A comprehensive study on synthesis and crystal structures of Cu(II) and Ni(II) complexes: In vitro and in silico evaluation of biomolecular interactions, antiproliferative activities and molecular docking


Özbağcı D. İ., Erdağı S. İ., Aydın İ., AYDIN R., Zorlu Y., ARI F.

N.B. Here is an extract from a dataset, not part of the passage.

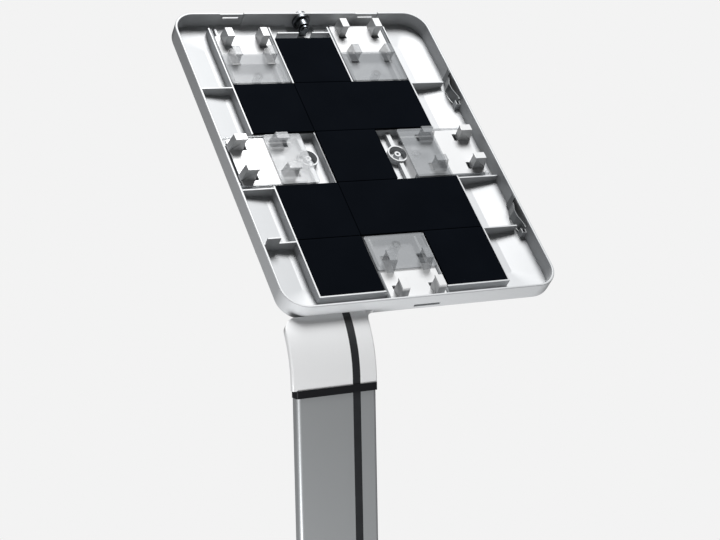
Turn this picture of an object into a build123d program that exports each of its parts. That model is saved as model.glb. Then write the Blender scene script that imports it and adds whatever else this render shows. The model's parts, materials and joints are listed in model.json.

Journal of Molecular Structure, cilt.1309, 2024 (SCI-Expanded) identifier identifier

  • Yayın Türü: Makale / Tam Makale
  • Cilt numarası: 1309
  • Basım Tarihi: 2024
  • Doi Numarası: 10.1016/j.molstruc.2024.138244
  • Dergi Adı: Journal of Molecular Structure
  • Derginin Tarandığı İndeksler: Science Citation Index Expanded (SCI-EXPANDED), Scopus, Academic Search Premier, Chemical Abstracts Core, Chimica, Compendex, INSPEC
  • Anahtar Kelimeler: Antiproliferative activity, Cu(II) complexes, DNA/BSA interactions, Molecular docking, Ni(II) complexes, Terpyridine
  • Kocaeli Üniversitesi Adresli: Evet

Özet

Cu(II) and Ni(II) complexes, [Cu(NNN)2](NO3)2 (1) and [Ni(NNN)2](NO3)2 (2) (NNN-donor ligand: 2,2′:6′,2″-terpyridine), have been synthesized and characterized by electronic absorption spectroscopy, CHN analysis, FTIR, ESI-MS and X-ray crystallography techniques. Interaction of the complexes 1 and 2 with biomolecules (calf thymus DNA (CT-DNA) and bovine serum albumin (BSA)) has been investigated by electronic absorption and fluorescence spectroscopy. The results show that the complexes 1 and 2 can bind to CT-DNA via a moderate intercalation mode. Moreover, the fluorescence quenching mechanism between the complexes 1 and 2 and BSA is a static quenching process. The antiproliferative activities of the complexes 1 and 2 against human breast cancer (MCF-7) and lung cancer (A549 and H1299) cell lines were investigated. The complex 1 was found to have promising antiproliferative activity in selected cell line, with lower IC50 values than cisplatin. Molecular docking studies conducted across the complexes 1 and 2 have provided their potential as prospective chemotherapeutic agents against tumors. The complexes 1 and 2 demonstrated spontaneous binding with targets including anaplastic lymphoma kinase (ALK), heat shock protein 90 (Hsp90), epidermal growth factor receptor (EGFR), bovine hemoglobin (BHb), human epidermal growth factor receptor 2 (HER2), and B-DNA. These interactions are primarily driven by van der Waals forces and π-π interactions. Determining binding constants and the multiplicity of binding sites enhances understanding of these molecular interactions.